New York has a "duty to retreat" law in which physical force is allowed in self-defense or the defense of others only if the subject feels that they cannot retreat and life is in danger.

While city crime stats show slight declines now after spiking during the coronavirus pandemic, he said even a small decline is a positive sign but that rank-and-file officers have been jarred by frequent leadership changes in the upper echelons of the NYPD, which coincides with public unease.

"People of New York City are armed now," Cilento told Fox News Digital. "It’s not just guns… people are walking around with knives on them now, working women in midtown, they’re carrying Tasers. People have to feel that their police department is going to uphold the social order."

The NYPD has visibly increased its presence within the city's subway system. Earlier this week, officers were there to rescue a man who fell on to the tracks in Queens. 

"The increase in patrols in subways is definitely a good thing, nobody would say otherwise," he told Fox News Digital. "There's definitely tangible results."

But people are still worried.

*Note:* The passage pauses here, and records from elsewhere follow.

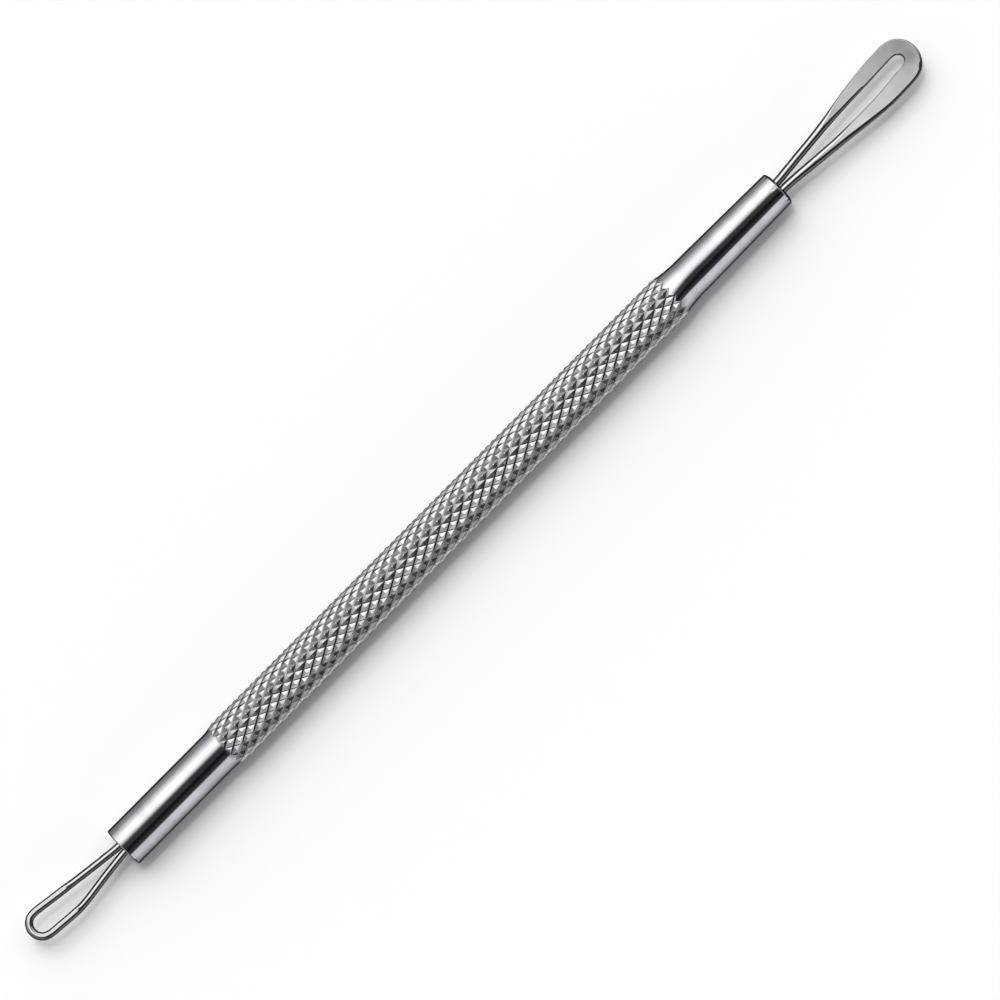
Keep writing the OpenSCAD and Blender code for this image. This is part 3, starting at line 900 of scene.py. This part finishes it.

# %% [markdown]
# Polished steel on a white table would mirror the table up to its very edges and get lost in
# it. A photographer lays a grey card under and beside it for that, dark near the steel and
# paler further out, and a black card at each end, which gives the wires and the end faces
# their dark edges. Here the cards show only in reflections. The grey card glows with its own
# shades, so it is a painted reflection of the table, and on the shadow's side its dark part
# near the steel is also a painted shadow of the tool. They lie just over the table.

# %% The cards under the tool
CARD_SIZE = (800, 1600)
CARD_REACH = 60
CARD = [(-60, 0.88), (-20, 0.75), (-9, 0.62), (-6, 0.45), (-4, 0.18), (0, 0.12), (4.2, 0.11),
        (5.6, 0.19), (7.5, 0.36), (20, 0.40), (60, 0.54)]
BLACK_CARDS = ((-80, -53.2), (46.2, 80))
BLACK_CARD_WIDTH = 60


def lay_card(name, material, size, middle_x, lift):
    """A card on the table that only reflections show."""
    bm = bmesh.new()
    bmesh.ops.create_grid(bm, x_segments=1, y_segments=1, size=0.5)
    bmesh.ops.scale(bm, vec=(size[0] * MM, size[1] * MM, 1), verts=bm.verts)
    bmesh.ops.translate(bm, verts=bm.verts, vec=(middle_x * MM, 0, (FLOOR_Z + lift) * MM))
    mesh = bpy.data.meshes.new(name)
    bm.to_mesh(mesh)
    bm.free()
    mesh.materials.append(material)
    card = bpy.data.objects.new(name, mesh)
    card.visible_camera = card.visible_diffuse = card.visible_shadow = False
    bpy.context.scene.collection.objects.link(card)
    print(name, "is", round(size[0], 1), "by", size[1], "mm")


# The grey card glows: a painted reflection of the table, whose dark part near the tool is also a
# painted shadow of it.
card_grey, tree, shader = new_material("card_grey")
place = add_node(tree, "ShaderNodeTexCoord").outputs["Object"]
aside = add_node(tree, "ShaderNodeSeparateXYZ", {0: place}).outputs["Y"]
across = from_to(tree, aside, 0, 1, -CARD_REACH * MM, CARD_REACH * MM)
shade = add_node(tree, "ShaderNodeValToRGB", {0: across})
fill_ramp(shade, [((y + CARD_REACH) / (2 * CARD_REACH), grey(level, 1.02)) for y, level in CARD])
glow = add_node(tree, "ShaderNodeEmission", {"Color": shade.outputs[0], "Strength": 1})
tree.links.new(glow.outputs[0], tree.nodes["Material Output"].inputs["Surface"])
lay_card("grey_card", card_grey, CARD_SIZE, middle_x=0, lift=0.02)

card_black, tree, shader = new_material("card_black")
shader.inputs["Base Color"].default_value = grey(0.03)
shader.inputs["Roughness"].default_value = 0.9
for start, end in BLACK_CARDS:
    size = (end - start, BLACK_CARD_WIDTH)
    lay_card("black_card", card_black, size, middle_x=(start + end) / 2, lift=0.03)


# %% [markdown]
# Light comes from a large soft box on the side of the photograph's upper left, so the shadow
# falls softly to the other side. A dark ceiling beside the box gives the steel its black
# stripe, and a bright wall beyond it the pale one. The world holds all that. Its colour goes
# first of all by the angle about the tool's axis, from straight up towards +Y, because a bar
# shows the room round it as stripes.
#
# It also goes by how far a direction leans along the axis, which matters to the knurl alone:
# its facets lean, and mirror what is nearer to the tool's two ends. Beyond the thin neck the
# box reaches further over the tool. The walls at both ends are grey, and brighter on the box's
# side. The pale wall is dimmer away from the middle. A ramp holds no colour over 1, so the
# tent's levels are divided by LEVEL and multiplied by it again after.

# %% The light tent
TENT = [(-180, 0.9), (-100, 0.92), (-68, 0.96), (-57, 0.92), (-54, 0.06), (-36, 0.035),
        (-28, 0.01), (-17, 0.012), (-12, 0.05), (6, 0.06), (10, 0.12), (18.5, 0.92), (25, 1.3),
        (32, 1.75), (50, 1.75), (57, 1.7), (68, 1.25), (80, 0.9), (92, 0.6), (120, 0.4), (180, 0.4)]
LEVEL = 2.0
LILAC, LILAC_BELOW = (1, 0.985, 1.02), 8
SLANTS = ((0, 22, 13), (22, 28, 20))
SLANTED_FROM, SLANTED_TO = (-45, -30), 48
PALE_WALL, DIM_LEAN, DIM = (-54, -50), (10, 20), 0.5
END_WALLS = [(-90, 0.6), (-50, 0.42), (-38, 0.3), (-31, 0.33), (-20, 0.33), (44, 0.33),
             (52, 0.42), (90, 0.6)]
WALLS_FROM, WALLS_TO = (-55.5, -51.5), (98, 102)
THICK_END_WALL, THIN_END_WALL = (-27, -21), (40, 48)
WALL_SHADY, WALL_SUNNY, SUNNY_SIDE = 0.75, 1.6, (-10, 40)

world = bpy.data.worlds.new("light_tent")
bpy.context.scene.world = world
world.use_nodes = True
tree = world.node_tree


def by_degrees(value, first, last, start, end):
    """first up to the start angle, last from the end angle on, and between them in between."""
    return from_to(tree, value, first, last, math.radians(start), math.radians(end))


def scaled(color, factor):
    return add_node(tree, "ShaderNodeVectorMath", {0: color, "Scale": factor},
                    operation="SCALE").outputs[0]


direction = add_node(tree, "ShaderNodeTexCoord").outputs["Generated"]
direction = add_node(tree, "ShaderNodeSeparateXYZ", {0: direction}).outputs
angle = compute(tree, "ARCTAN2", direction["Y"], direction["Z"])
lean = compute(tree, "ARCSINE", direction["X"])

slant = compute(tree, "ADD", *(by_degrees(lean, 0, math.radians(more), start, end)
                               for start, end, more in SLANTS))
slant = compute(tree, "MULTIPLY", slant, by_degrees(angle, 0, 1, *SLANTED_FROM))
highest = compute(tree, "MAXIMUM", angle, math.radians(SLANTED_TO))
slanted = compute(tree, "MINIMUM", compute(tree, "ADD", angle, slant), highest)
tent = add_node(tree, "ShaderNodeValToRGB", {0: by_degrees(slanted, 0, 1, -180, 180)})
tints = [LILAC if degrees < LILAC_BELOW else (1, 1, 1) for degrees, _ in TENT]
fill_ramp(tent, [((degrees + 180) / 360, (*(level / LEVEL * part for part in tint), 1))
                 for (degrees, level), tint in zip(TENT, tints)])
aside = compute(tree, "ABSOLUTE", lean)
dim = compute(tree, "MULTIPLY", by_degrees(aside, 0, DIM, *DIM_LEAN),
              by_degrees(angle, 1, 0, *PALE_WALL))
kept = compute(tree, "SUBTRACT", 1.0, dim)
bright = scaled(tent.outputs[0], compute(tree, "MULTIPLY", kept, LEVEL))

end_wall = add_node(tree, "ShaderNodeValToRGB", {0: by_degrees(lean, 0, 1, -90, 90)})
fill_ramp(end_wall, [((degrees + 90) / 180, grey(level, 1.01)) for degrees, level in END_WALLS])
wall = scaled(end_wall.outputs[0], by_degrees(angle, WALL_SHADY, WALL_SUNNY, *SUNNY_SIDE))
above = compute(tree, "MULTIPLY", by_degrees(angle, 0, 1, *WALLS_FROM),
                by_degrees(angle, 1, 0, *WALLS_TO))
ends = compute(tree, "ADD", by_degrees(lean, 1, 0, *THICK_END_WALL),
               by_degrees(lean, 0, 1, *THIN_END_WALL))
ends = compute(tree, "MULTIPLY", ends, above)
total = add_node(tree, "ShaderNodeMix", {"Factor": ends}, data_type="RGBA")
tree.links.new(bright, total.inputs[6])
tree.links.new(wall, total.inputs[7])
tree.links.new(total.outputs[2], tree.nodes["Background"].inputs["Color"])
print("the light tent has", len(tree.nodes), "nodes")

# %% [markdown]
# The middle of a soft box is brighter than its edges, because the lamp sits behind it. Two sun
# lamps stand for it: a wide disc gives the soft shadow beside the tool, and a small one,
# nearer to straight above, the firmer edge close to it. The tent already shows the soft box in
# reflections, so the lamps are hidden from them.


# %% The core of the light
def soft_lamp(name, direction, energy, spread):
    """A lamp far away in a direction, seen as a disc of some degrees."""
    data = bpy.data.lights.new(name, "SUN")
    data.energy = energy
    data.angle = math.radians(spread)
    lamp = bpy.data.objects.new(name, data)
    lamp.rotation_euler = Vector(direction).to_track_quat("Z", "Y").to_euler()
    lamp.visible_glossy = False
    bpy.context.scene.collection.objects.link(lamp)
    print(name, "is", spread, "degrees wide")


soft_lamp("soft_box_core", (0.20, 0.62, 1.0), energy=0.93, spread=32)
soft_lamp("soft_box_edge", (0.09, 0.315, 1.0), energy=0.50, spread=8)
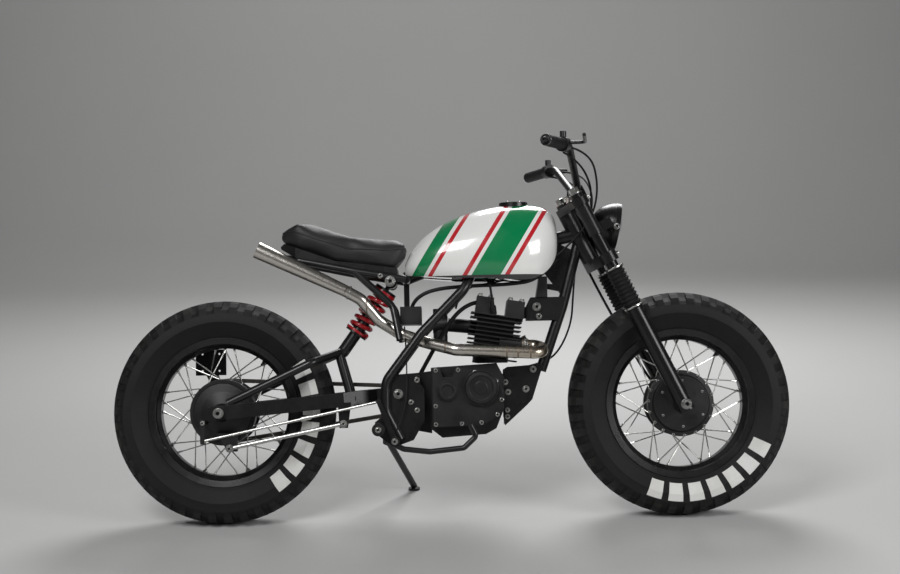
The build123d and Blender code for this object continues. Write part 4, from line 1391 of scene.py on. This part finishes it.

Just last month, a repeat offender shoved a woman off a nearby subway platform into a moving train, nearly killing her. 

Police statistics show that transit crimes have fallen by 3.6% so far this year compared to last – but are up 29% over 2021.

"It goes down 3.6%, you can't turn up your nose from that," Cilento said. "But it's down from such a high that the overall trend has to carry down – the sample size is not big enough to take a victory lap."